====== Given records ======

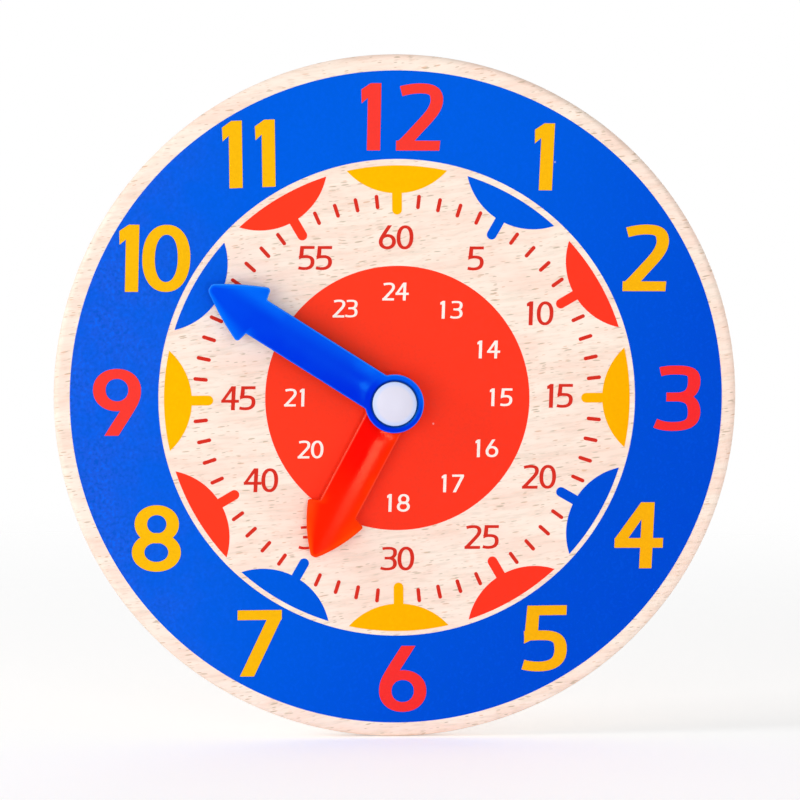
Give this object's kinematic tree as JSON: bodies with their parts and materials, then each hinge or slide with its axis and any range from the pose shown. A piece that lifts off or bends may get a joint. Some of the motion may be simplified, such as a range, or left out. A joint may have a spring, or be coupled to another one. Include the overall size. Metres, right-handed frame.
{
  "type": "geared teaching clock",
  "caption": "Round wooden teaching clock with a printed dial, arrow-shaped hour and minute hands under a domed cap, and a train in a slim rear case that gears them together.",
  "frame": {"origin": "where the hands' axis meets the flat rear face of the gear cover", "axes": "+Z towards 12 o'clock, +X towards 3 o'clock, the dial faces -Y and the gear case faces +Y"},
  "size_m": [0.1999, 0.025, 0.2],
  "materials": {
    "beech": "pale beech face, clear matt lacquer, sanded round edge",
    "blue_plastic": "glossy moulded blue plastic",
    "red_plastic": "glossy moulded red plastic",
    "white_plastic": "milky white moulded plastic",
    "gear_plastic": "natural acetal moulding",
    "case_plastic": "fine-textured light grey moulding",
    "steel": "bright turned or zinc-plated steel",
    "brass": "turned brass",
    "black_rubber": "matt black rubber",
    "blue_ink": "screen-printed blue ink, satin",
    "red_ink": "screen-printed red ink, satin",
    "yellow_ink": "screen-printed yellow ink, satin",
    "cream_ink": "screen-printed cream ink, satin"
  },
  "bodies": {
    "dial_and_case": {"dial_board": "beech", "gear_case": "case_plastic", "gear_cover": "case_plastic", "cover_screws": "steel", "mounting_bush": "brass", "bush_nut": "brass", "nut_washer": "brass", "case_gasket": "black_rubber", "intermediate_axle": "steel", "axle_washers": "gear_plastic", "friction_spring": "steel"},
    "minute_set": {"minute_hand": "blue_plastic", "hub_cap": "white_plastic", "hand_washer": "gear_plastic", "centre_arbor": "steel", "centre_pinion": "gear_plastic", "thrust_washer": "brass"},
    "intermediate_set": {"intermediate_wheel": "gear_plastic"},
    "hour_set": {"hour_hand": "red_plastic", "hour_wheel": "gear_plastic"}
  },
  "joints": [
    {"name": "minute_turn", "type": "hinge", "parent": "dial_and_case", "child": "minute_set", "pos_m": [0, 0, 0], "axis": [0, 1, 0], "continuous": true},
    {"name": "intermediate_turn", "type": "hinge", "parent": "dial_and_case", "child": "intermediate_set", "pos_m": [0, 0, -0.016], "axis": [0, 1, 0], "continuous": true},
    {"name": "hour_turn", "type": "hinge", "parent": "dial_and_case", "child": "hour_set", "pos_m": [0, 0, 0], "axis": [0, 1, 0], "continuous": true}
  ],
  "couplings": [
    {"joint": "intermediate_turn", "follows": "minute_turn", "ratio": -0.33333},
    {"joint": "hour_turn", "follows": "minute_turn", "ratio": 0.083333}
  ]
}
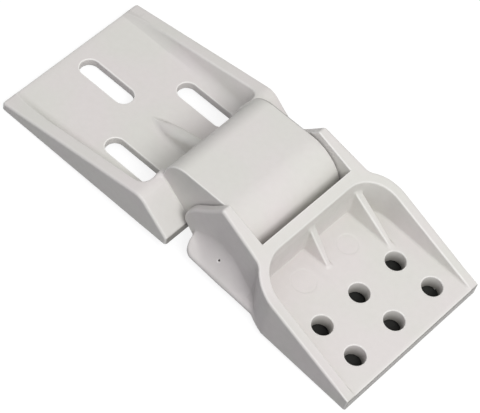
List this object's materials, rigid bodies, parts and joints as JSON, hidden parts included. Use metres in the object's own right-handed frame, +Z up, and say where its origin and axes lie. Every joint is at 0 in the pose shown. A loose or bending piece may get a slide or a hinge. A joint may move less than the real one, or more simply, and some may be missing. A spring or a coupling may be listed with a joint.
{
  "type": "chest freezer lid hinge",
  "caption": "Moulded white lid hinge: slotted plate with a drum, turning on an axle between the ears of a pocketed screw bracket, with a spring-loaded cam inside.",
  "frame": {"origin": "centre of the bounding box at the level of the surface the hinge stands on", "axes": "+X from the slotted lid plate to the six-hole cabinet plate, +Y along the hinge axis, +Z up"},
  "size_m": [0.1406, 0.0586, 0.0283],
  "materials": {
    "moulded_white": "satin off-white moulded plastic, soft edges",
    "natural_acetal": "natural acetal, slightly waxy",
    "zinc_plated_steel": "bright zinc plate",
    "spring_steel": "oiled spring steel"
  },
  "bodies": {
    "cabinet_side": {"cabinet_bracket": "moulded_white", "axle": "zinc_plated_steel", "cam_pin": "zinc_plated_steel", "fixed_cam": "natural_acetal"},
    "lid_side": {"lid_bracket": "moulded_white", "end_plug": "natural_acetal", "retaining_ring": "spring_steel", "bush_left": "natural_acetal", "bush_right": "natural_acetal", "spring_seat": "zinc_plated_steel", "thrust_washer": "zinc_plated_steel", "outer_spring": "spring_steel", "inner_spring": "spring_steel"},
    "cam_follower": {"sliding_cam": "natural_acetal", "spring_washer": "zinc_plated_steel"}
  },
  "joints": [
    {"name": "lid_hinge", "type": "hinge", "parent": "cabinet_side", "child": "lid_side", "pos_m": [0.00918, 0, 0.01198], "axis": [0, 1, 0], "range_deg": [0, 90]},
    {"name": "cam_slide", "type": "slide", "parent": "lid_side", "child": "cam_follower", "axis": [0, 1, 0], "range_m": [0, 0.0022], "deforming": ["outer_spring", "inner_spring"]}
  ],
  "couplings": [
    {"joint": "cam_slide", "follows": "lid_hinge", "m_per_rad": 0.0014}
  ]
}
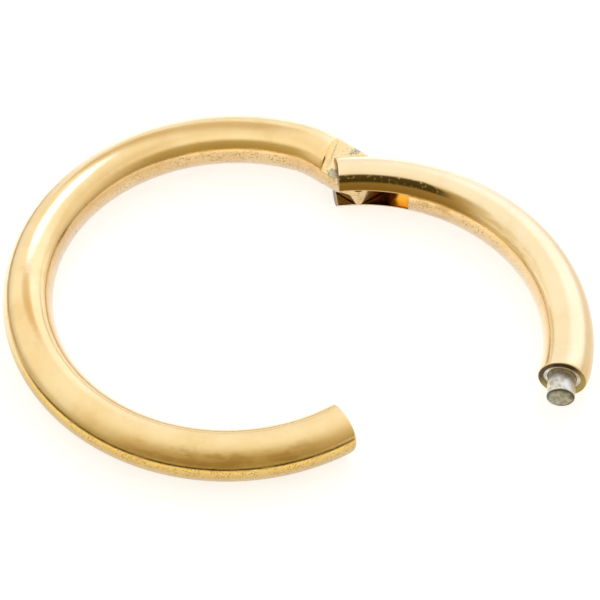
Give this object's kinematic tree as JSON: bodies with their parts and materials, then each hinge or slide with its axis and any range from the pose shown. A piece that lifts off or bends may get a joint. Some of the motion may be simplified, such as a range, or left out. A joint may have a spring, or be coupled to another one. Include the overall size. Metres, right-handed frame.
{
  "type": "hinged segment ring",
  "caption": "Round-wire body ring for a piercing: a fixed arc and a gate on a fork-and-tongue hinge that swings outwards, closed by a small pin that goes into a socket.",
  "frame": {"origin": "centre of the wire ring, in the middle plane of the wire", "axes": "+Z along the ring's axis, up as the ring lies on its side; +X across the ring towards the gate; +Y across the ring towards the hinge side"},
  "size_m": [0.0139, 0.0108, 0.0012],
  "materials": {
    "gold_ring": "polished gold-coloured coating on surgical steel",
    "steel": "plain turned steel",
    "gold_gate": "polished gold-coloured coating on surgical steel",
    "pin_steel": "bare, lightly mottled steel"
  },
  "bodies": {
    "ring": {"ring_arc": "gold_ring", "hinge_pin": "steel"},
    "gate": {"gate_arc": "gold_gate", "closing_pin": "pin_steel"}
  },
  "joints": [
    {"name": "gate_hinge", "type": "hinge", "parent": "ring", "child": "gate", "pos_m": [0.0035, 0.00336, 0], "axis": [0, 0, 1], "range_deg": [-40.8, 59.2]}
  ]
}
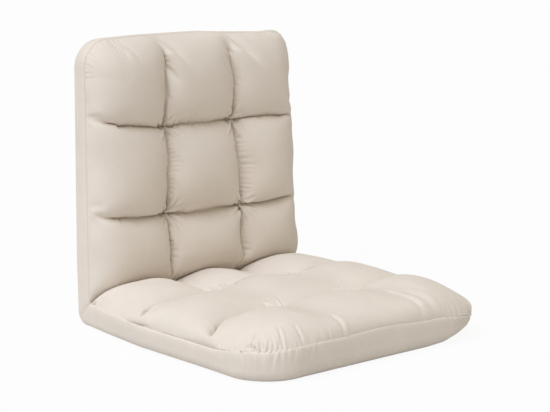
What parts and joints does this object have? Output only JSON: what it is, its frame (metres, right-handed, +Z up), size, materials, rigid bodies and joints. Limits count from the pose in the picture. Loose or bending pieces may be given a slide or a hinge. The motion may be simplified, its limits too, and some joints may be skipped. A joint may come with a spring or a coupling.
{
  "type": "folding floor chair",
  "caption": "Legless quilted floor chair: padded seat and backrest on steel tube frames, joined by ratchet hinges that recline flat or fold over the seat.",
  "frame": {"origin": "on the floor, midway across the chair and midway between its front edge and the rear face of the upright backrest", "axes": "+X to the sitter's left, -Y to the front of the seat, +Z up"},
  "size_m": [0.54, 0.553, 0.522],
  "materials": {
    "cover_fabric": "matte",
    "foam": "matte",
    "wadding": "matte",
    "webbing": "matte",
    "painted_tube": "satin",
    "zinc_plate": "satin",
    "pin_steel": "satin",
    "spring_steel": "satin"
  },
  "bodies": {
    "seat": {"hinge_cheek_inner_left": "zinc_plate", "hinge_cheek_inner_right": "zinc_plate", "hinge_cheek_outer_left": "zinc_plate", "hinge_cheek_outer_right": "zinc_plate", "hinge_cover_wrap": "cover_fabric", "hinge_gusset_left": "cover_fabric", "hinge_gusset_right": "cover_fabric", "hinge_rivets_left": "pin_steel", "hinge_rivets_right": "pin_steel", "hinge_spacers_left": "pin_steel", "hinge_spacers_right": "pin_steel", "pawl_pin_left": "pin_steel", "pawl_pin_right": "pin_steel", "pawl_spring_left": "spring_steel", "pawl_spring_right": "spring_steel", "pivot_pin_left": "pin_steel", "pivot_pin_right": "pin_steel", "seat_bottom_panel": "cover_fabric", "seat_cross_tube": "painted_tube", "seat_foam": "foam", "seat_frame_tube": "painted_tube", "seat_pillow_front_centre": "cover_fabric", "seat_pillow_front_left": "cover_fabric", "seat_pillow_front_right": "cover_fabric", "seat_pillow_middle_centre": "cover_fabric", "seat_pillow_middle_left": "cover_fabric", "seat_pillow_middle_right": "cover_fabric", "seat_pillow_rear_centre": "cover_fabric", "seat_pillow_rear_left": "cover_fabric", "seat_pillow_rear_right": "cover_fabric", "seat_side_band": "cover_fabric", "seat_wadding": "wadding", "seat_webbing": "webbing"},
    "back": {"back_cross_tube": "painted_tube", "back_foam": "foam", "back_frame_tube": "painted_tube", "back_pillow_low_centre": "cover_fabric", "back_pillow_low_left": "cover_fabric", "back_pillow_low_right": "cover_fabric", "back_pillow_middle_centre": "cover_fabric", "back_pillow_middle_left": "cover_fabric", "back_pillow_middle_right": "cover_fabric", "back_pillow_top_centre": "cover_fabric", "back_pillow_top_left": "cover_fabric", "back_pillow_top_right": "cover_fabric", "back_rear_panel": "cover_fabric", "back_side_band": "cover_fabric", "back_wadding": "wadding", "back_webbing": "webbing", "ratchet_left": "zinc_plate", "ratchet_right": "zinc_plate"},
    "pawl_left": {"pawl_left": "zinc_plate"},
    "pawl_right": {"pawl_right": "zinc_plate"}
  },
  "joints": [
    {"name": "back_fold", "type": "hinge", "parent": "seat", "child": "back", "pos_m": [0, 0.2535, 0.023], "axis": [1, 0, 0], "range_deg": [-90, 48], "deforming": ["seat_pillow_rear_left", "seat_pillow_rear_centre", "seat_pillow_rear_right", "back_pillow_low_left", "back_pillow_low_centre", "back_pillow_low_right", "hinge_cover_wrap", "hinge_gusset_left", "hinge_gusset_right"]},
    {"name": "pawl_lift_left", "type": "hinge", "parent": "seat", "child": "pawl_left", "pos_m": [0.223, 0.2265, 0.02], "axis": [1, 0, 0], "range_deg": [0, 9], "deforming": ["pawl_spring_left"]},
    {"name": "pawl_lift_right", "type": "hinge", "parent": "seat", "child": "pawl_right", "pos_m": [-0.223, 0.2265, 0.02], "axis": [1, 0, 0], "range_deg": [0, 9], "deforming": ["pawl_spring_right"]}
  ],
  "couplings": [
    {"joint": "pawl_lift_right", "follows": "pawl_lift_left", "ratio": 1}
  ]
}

======

■ Stated task ■
Check every line of the data, and copy the ones that contain "where".

■ Solved exercise ■
  "frame": {"origin": "where the hands' axis meets the flat rear face of the gear cover", "axes": "+Z towards 12 o'clock, +X towards 3 o'clock, the dial faces -Y and the gear case faces +Y"},
List this object's materials, rigid bodies, parts and joints as JSON, hidden parts included. Use metres in the object's own right-handed frame, +Z up, and say where its origin and axes lie. Every joint is at 0 in the pose shown. A loose or bending piece may get a slide or a hinge. A joint may move less than the real one, or more simply, and some may be missing. A spring or a coupling may be listed with a joint.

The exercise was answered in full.